Rabu, 07 November 2018

Tugas Pancasila

Agama Sebagai Sarana Politik

Presiden mengatakan, ”Jangan dicampuradukkan politik dan agama.” Kontan saja pernyataan ini menuai pro dan kontra, karena pernyataan tersebut bukan hanya multitafsir, melainkan juga kurang didukung argumen faktual, logis, dan sosial historis. Agama di negeri ini bukan semata urusan personal domestik, tapi juga merupakan persoalan sosial-politik.
Relasi agama dan politik selalu menarik didiskusikan dan dimaknai dalam konteks zamannya. Pasalnya, berpolitik tanpa beragama secara benar dan konsisten sungguh sangat berbahaya. Agama boleh jadi hanya diperalat atau dipolitisasi untuk kepentingan politik sesaat. Agama disalahgunakan untuk meraih kekuasaan (legislatif, eksekutif, dan yudikatif) tanpa dilandasi nilai-nilai agama dan akhlak mulia.
Beragama tanpa berpolitik juga tidak menguntungkan. Karena melalui politik, ekspresi keberagamaan dapat diaktualisasikan. Berbagai aturan hukum dan perundang-undangan yang diinspirasi dan diadaptasi dari nilai-nilai agama dapat dilegislasi dan dikodifikasi melalui proses politik. Melalui kekuasaan politik yang populis dan humanis, agama dan penganut agama mendapat perlindungan dan jaminan kebebasan dalam kehidupan beragama.
Karena tidak ada agama yang antiketuhanan yang mahaesa. Tidak ada agama yang menolak kemanusiaan yang adil dan beradab. Tidak ada agama yang diakui di Republik ini yang menganjurkan disintegrasi bangsa Indonesia. Tidak ada agama yang tidak menyuarakan spirit kerakyatan. Dan, tidak ada agama yang antikeadilan sosial.
Dengan demikian, sinergitas relasi agama dan politik, agama dan negara, kekuasaan dan keberagamaan adalah sebuah keniscayaan sekaligus merupakan bentuk simbiosis mutualisme yang saling mengisi, memaknai, mengayomi, dan memandu orientasi masa depan bangsa. Meskipun NKRI bukan negara agama  tertentu dan juga bukan negara sekuler, tapi mayoritas penduduknya beragama Islam dan beragama lainnya yang diakui oleh negara. Maka dari itu eksistensi agama dalam NKRI dalam sejarah panjang bangsa ini merupakan faktor pemersatu (uniting factor), perekat integrasi umat dan bangsa. Kalaupun ada percikan ”api pertikaian” antarwarga bangsa, maka boleh jadi diakibatkan oleh provokasi pihak tertentu yang tidak bertanggung jawab dan hanya ingin mengambil keuntungan dari pertikaian itu.

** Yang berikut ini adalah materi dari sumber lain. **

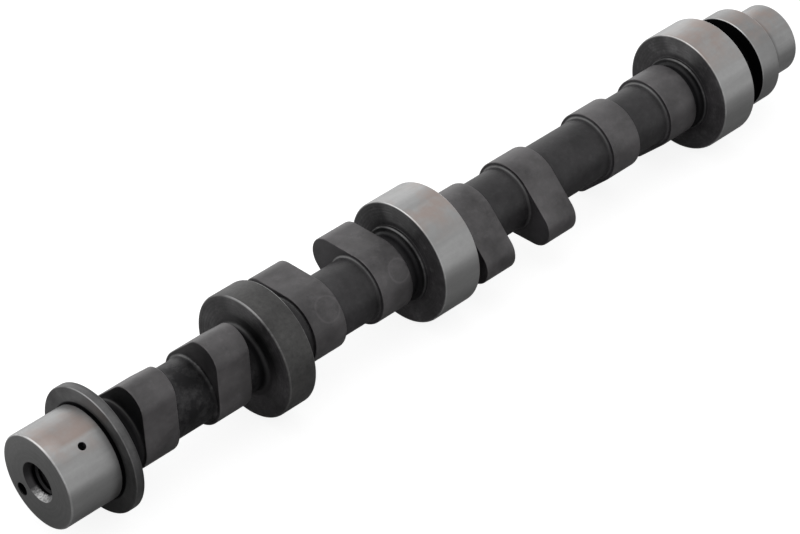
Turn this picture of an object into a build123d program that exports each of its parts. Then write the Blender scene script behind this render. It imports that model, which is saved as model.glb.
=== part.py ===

               Sungguh tidak terbayangkan, apa yang akan terjadi jika agama di Indonesia dipisahkan atau dipinggirkan dari kehidupan politik. Pembentukan Kementerian Agama (Kemenag) selepas kemerdekaan RI dan tidak pernah ”dibubarkan” hingga saat ini menunjukkan bahwa eksistensi agama dalam kehidupan bangsa ini sangatlah penting.

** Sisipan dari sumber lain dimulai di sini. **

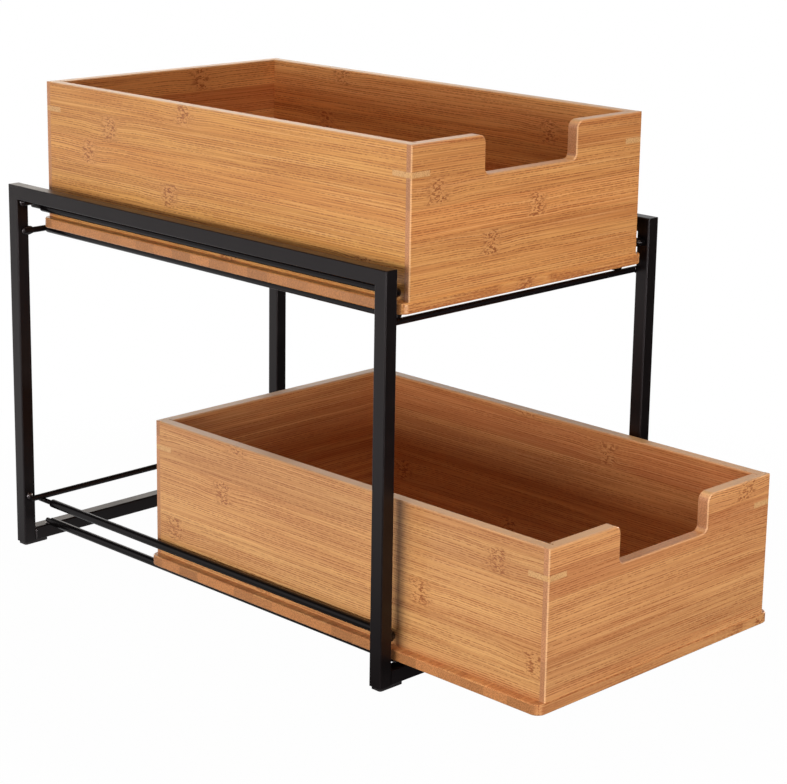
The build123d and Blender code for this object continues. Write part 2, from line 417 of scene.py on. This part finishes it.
    # The colours, one over another: where, how strongly, and which
    ground = add(
        tree, "ShaderNodeMix",
        {"Factor": band_mix.outputs[0], "A": linear(light_tone), "B": linear(dark_tone)},
        data_type="RGBA",
    )
    layers = (
        (red_share, redness, "#C27345"),
        (halo, 0.2, "#DDA062"),
        (fibre_shown, 0.4, "#A45A2A"),
        (fibre_pale, 0.35, "#EDBD84"),
        (dash_shown, 0.8, "#985026"),
        (core, 0.4, "#C07C48"),
        (pale_knuckle, 0.35, "#E2B074"),
        (dark_knuckle, 0.8, "#904C26"),
        (joint, 0.3, "#9A5B2E"),
    )
    colour = ground.outputs["Result"]
    for mask, strength, shade in layers:
        amount = add(
            tree, "ShaderNodeMath", {0: mask.outputs[0], 1: strength}, operation="MULTIPLY",
        )
        layer = add(
            tree, "ShaderNodeMix",
            {"Factor": amount.outputs[0], "A": colour, "B": linear(shade)}, data_type="RGBA",
        )
        colour = layer.outputs["Result"]
    tone = add(
        tree, "ShaderNodeMapRange",
        {"Value": chances.outputs[0], "To Min": strip_brightness[0],
         "To Max": strip_brightness[1]},
    )
    long_grain = add(
        tree, "ShaderNodeHueSaturation", {"Color": colour, "Value": tone.outputs[0]},
    )

    # Where strips are cut across: dots of fibre ends, each strip with its own tone
    # The base's edges take the darker end grain, which holds a painted shade
    cut_light, cut_dark, cut_brightness = wall_end_grain if across == "Z" else shaded_base_end_grain
    pore_place = add(
        tree, "ShaderNodeMapping",
        {"Vector": turned.outputs[0], "Scale": stretched(pore_length, pore_width)},
    )
    pore = add(
        tree, "ShaderNodeTexNoise",
        {"Vector": pore_place.outputs[0], "Scale": 1.0, "Detail": 2.0, "Roughness": 0.7},
    )
    pores = add(
        tree, "ShaderNodeMapRange",
        {"Value": pore.outputs["Fac"], "From Min": pore_range[0], "From Max": pore_range[1]},
    )
    cut = add(
        tree, "ShaderNodeMix",
        {"Factor": pores.outputs[0], "A": linear(cut_light), "B": linear(cut_dark)},
        data_type="RGBA",
    )
    cut_tone = add(
        tree, "ShaderNodeMapRange",
        {"Value": chances.outputs[2], "To Min": cut_brightness[0], "To Max": cut_brightness[1]},
    )
    end_grain = add(
        tree, "ShaderNodeHueSaturation",
        {"Color": cut.outputs["Result"], "Value": cut_tone.outputs[0]},
    )
    facing = add(tree, "ShaderNodeSeparateXYZ", {0: surface.outputs["Normal"]})
    facing_grain = add(tree, "ShaderNodeMath", {0: facing.outputs[grain]}, operation="ABSOLUTE")
    is_end = add(
        tree, "ShaderNodeMapRange",
        {"Value": facing_grain.outputs[0], "From Min": square_range[0],
         "From Max": square_range[1]},
    )
    whole = add(
        tree, "ShaderNodeMix",
        {"Factor": is_end.outputs[0], "A": long_grain.outputs["Color"],
         "B": end_grain.outputs["Color"]},
        data_type="RGBA",
    )

    # A wall's top edge and arrises are painted paler as a painted highlight, weaker low in the
    # finger notch
    if across == "Z":
        near_top = add(
            tree, "ShaderNodeMapRange",
            {"Value": over, "From Min": board_top - top_highlight_start,
             "From Max": board_top - top_highlight_full, "To Min": top_highlight_low,
             "To Max": top_highlight_high},
        )
        is_top = add(
            tree, "ShaderNodeMapRange",
            {"Value": facing.outputs["Z"], "From Min": square_range[0],
             "From Max": square_range[1], "To Max": near_top.outputs[0]},
        )
        whole = add(
            tree, "ShaderNodeMix",
            {"Factor": is_top.outputs[0], "A": whole.outputs["Result"],
             "B": linear(top_highlight_tone)},
            data_type="RGBA",
        )
        steepness = add(
            tree, "ShaderNodeVectorMath", {0: surface.outputs["Normal"]}, operation="ABSOLUTE",
        )
        parts = add(tree, "ShaderNodeSeparateXYZ", {0: steepness.outputs[0]})
        wide = add(
            tree, "ShaderNodeMath", {0: parts.outputs[0], 1: parts.outputs[1]},
            operation="MAXIMUM",
        )
        widest = add(
            tree, "ShaderNodeMath", {0: wide.outputs[0], 1: parts.outputs[2]},
            operation="MAXIMUM",
        )
        is_arris = add(
            tree, "ShaderNodeMapRange",
            {"Value": widest.outputs[0], "From Min": arris_range[0],
             "From Max": arris_range[1], "To Max": arris_highlight_share},
        )
        whole = add(
            tree, "ShaderNodeMix",
            {"Factor": is_arris.outputs[0], "A": whole.outputs["Result"],
             "B": linear(arris_highlight_tone)},
            data_type="RGBA",
        )
    bump = add(
        tree, "ShaderNodeBump",
        {"Height": fibre.outputs["Fac"], "Strength": fibre_relief, "Distance": bump_depth * MM},
    )
    lacquer = add(
        tree, "ShaderNodeBsdfPrincipled",
        {"Base Color": whole.outputs["Result"], "Roughness": lacquer_roughness,
         "IOR": lacquer_ior, "Normal": bump.outputs[0]},
    )
    add(tree, "ShaderNodeOutputMaterial", {"Surface": lacquer.outputs[0]})
    return material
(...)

Eksistensi Kemenag merupakan bentuk apresiasi dan manifestasi dari sinergi agama dan politik dalam kehidupan berbangsa dan bernegara. Bahkan, Kemenag diharapkan mampu memainkan peran strategis dalam mengawal dan mewujudkan kerukunan umat beragama, baik kerukunan dengan pemerintah, dengan umat lain, maupun dengan sesama umat beragama itu sendiri.

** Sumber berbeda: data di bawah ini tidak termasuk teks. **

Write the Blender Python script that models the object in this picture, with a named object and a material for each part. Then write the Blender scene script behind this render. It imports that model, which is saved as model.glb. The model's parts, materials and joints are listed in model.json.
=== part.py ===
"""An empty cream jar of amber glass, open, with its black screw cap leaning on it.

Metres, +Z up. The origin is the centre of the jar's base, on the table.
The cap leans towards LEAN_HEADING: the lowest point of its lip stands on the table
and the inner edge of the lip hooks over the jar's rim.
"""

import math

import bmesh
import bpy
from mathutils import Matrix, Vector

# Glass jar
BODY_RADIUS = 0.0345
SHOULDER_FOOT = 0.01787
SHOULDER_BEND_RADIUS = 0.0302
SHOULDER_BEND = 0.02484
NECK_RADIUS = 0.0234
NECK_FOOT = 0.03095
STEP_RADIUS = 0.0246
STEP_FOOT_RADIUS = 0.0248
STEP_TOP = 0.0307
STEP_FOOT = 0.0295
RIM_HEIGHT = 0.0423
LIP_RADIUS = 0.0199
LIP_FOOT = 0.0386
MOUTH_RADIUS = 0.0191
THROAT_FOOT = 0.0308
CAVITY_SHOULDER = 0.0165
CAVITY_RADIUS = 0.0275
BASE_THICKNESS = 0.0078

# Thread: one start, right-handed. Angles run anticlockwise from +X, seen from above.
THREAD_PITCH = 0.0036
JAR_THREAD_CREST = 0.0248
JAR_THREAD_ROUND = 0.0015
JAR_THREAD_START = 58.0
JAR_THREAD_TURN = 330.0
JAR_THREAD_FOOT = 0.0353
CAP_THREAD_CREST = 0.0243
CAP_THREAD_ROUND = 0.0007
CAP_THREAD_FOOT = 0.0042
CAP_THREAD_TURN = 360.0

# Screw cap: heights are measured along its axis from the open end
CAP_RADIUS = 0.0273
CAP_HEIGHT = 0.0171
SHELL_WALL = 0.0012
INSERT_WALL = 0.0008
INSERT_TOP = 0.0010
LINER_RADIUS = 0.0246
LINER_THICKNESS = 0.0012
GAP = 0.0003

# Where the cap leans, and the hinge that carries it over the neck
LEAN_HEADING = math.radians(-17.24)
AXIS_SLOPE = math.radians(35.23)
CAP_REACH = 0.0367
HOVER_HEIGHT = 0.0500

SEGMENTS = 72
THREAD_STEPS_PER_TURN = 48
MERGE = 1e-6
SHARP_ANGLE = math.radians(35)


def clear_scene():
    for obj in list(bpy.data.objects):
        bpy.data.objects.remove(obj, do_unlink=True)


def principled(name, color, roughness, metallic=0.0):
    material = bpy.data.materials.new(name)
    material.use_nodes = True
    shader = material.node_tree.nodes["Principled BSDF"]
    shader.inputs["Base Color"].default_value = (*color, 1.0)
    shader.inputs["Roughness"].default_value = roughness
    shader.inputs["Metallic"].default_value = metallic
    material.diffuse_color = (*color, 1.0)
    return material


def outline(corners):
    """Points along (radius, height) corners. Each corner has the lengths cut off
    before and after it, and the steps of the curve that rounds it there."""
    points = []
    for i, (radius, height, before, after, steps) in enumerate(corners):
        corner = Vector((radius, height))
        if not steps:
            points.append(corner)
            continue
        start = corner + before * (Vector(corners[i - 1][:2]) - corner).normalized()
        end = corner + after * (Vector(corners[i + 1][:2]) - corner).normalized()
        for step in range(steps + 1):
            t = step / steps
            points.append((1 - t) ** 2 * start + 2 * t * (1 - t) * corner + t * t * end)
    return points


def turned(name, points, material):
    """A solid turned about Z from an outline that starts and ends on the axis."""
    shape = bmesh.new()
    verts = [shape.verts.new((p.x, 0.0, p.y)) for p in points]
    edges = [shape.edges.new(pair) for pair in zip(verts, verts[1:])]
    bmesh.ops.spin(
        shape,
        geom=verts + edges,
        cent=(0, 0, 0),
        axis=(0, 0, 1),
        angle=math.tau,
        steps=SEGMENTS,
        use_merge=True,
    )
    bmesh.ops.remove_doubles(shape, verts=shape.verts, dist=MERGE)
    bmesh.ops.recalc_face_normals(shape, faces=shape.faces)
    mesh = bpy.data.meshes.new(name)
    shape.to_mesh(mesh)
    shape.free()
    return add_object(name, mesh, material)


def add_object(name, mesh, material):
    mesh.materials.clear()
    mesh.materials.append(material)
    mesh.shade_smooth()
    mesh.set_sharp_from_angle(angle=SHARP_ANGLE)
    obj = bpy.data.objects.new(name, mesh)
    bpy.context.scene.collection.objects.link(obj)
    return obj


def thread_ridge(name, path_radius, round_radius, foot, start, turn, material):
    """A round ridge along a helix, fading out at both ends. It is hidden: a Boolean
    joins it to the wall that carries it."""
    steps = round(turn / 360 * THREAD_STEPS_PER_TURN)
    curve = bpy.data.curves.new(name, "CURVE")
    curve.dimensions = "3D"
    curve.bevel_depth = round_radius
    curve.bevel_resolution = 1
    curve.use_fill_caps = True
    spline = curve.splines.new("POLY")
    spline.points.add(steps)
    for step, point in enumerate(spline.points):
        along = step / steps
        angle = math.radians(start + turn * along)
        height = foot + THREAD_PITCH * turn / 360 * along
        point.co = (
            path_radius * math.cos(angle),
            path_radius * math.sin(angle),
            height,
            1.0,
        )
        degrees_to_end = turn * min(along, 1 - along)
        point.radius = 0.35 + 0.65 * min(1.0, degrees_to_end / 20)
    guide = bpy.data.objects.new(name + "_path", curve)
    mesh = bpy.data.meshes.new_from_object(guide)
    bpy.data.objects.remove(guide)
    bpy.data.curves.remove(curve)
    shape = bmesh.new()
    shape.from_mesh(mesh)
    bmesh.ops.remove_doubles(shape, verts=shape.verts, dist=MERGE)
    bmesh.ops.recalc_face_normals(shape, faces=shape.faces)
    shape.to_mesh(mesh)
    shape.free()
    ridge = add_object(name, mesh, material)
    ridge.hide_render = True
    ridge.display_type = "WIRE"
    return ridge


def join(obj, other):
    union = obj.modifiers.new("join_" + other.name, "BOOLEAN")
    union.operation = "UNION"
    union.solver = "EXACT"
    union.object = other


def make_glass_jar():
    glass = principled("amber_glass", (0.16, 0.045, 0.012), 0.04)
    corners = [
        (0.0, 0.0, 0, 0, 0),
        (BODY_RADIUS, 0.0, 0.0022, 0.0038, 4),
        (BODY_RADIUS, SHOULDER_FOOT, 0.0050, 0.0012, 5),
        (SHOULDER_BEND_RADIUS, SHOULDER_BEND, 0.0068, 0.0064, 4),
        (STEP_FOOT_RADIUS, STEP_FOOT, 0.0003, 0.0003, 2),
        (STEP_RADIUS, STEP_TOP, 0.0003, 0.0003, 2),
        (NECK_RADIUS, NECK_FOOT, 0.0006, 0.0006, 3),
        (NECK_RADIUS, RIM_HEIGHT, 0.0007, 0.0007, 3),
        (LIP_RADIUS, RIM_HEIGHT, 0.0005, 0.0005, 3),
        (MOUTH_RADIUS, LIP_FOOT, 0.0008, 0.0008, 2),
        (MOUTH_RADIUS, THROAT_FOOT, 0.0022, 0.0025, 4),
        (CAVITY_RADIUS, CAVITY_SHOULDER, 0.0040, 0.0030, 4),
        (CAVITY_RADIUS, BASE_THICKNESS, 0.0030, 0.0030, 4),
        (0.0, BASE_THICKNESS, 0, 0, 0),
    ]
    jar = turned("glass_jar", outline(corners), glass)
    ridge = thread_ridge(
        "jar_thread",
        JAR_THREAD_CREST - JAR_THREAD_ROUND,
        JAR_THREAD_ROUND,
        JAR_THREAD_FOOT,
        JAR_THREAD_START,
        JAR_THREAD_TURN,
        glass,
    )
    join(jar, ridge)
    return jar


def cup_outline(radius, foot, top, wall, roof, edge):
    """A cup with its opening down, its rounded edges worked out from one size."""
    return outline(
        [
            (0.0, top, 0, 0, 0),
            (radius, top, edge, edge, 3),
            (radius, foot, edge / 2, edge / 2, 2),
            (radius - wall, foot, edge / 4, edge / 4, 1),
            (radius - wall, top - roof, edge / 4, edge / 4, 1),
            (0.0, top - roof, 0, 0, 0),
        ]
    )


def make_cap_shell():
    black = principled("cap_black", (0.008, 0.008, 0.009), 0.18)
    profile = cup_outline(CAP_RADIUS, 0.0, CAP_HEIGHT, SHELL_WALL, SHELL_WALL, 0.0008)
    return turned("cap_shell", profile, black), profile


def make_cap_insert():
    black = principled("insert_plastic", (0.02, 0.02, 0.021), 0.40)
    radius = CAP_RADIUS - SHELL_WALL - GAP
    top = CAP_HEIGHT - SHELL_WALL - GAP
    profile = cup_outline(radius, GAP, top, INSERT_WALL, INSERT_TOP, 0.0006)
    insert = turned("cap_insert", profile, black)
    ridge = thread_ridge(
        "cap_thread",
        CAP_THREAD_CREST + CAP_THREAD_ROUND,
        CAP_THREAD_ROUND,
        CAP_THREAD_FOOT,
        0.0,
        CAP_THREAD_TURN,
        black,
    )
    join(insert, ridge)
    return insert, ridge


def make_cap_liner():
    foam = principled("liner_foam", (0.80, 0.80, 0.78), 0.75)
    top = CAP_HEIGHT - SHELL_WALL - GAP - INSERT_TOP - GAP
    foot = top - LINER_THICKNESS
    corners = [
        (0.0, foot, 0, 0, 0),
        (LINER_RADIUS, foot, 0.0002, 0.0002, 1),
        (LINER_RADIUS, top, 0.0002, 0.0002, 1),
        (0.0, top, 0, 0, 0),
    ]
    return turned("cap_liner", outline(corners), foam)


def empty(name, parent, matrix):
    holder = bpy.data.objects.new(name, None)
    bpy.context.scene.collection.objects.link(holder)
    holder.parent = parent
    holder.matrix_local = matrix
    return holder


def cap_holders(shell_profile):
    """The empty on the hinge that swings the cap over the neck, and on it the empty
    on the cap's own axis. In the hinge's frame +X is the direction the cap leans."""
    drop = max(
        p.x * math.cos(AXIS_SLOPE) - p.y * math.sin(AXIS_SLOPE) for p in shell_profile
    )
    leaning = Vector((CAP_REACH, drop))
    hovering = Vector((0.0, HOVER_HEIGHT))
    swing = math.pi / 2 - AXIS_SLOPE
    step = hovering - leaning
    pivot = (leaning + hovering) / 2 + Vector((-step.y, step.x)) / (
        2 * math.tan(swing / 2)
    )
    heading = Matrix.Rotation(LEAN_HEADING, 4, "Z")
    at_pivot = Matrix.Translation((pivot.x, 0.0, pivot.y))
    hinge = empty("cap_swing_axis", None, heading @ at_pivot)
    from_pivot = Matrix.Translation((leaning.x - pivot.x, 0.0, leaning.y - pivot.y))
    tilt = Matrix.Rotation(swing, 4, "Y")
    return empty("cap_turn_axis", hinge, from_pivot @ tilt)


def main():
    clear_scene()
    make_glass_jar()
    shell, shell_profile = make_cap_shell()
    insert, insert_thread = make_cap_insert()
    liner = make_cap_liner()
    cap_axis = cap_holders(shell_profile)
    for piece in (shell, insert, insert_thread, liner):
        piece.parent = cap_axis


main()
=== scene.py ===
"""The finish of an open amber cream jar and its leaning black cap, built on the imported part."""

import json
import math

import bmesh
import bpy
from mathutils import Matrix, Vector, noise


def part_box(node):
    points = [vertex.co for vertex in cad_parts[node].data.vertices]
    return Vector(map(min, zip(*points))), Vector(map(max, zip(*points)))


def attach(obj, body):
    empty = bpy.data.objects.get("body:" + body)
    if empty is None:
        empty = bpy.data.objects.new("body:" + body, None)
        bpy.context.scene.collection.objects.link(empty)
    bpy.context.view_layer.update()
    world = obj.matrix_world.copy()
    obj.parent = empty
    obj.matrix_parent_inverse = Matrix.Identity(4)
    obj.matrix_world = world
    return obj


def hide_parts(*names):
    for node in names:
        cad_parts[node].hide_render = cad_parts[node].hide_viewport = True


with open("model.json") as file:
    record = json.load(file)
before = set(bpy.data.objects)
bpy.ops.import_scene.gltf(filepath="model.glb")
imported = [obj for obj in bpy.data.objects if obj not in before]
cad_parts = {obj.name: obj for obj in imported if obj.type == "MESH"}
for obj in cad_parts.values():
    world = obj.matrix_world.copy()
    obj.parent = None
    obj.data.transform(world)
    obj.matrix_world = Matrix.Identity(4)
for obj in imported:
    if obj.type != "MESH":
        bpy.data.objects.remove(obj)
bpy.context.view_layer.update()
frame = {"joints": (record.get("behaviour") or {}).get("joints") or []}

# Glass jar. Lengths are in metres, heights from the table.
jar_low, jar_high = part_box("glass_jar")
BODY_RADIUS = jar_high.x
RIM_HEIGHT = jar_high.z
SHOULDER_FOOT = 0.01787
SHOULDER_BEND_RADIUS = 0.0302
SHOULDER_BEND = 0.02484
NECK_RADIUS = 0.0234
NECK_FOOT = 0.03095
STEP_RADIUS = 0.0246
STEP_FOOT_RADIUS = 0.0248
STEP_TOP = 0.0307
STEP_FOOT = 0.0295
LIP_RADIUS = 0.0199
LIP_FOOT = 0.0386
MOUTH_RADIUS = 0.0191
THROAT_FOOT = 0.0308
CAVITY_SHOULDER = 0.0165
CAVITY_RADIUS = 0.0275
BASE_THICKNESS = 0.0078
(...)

Pluralitas agama dan pemeluk agama di Tanah Air itu secara konstitusional harus dilindungi dan dijaga secara adil, bijaksana, dan penuh toleransi. NKRI ini sungguh berutang budi pada agama-agama yang secara resmi diakui oleh negara.
Bayangkan saja, mana ada negara di dunia ini yang warganya dapat menikmati 11 hari libur nasional karena apresiasi negara terhadap hari raya agama yang dianut oleh warganya (Imlek, Nyepi, Wafat Yesus Kristus, Kenaikan Yesus Kristus, Isra Mikraj Nabi Muhammad SAW, Waisak, Idul Fitri, Idul Adha, Tahun Baru Hijriah, Maulid Nabi Muhammad SAW, dan Natal).
Semua hari libur keagamaan tersebut tidak hanya strategis untuk dimaknai sebagai refleksi dan edukasi keagamaan bagi para pemeluknya, tapi juga penting dijadikan sebagai forum komunikasi nasional bagi negara untuk mengintegrasikan nilai-nilai kebangsaan dan kemanusiaan bagi warganya sekaligus menyerap aspirasi dan inspirasi dari kehidupan umat beragama.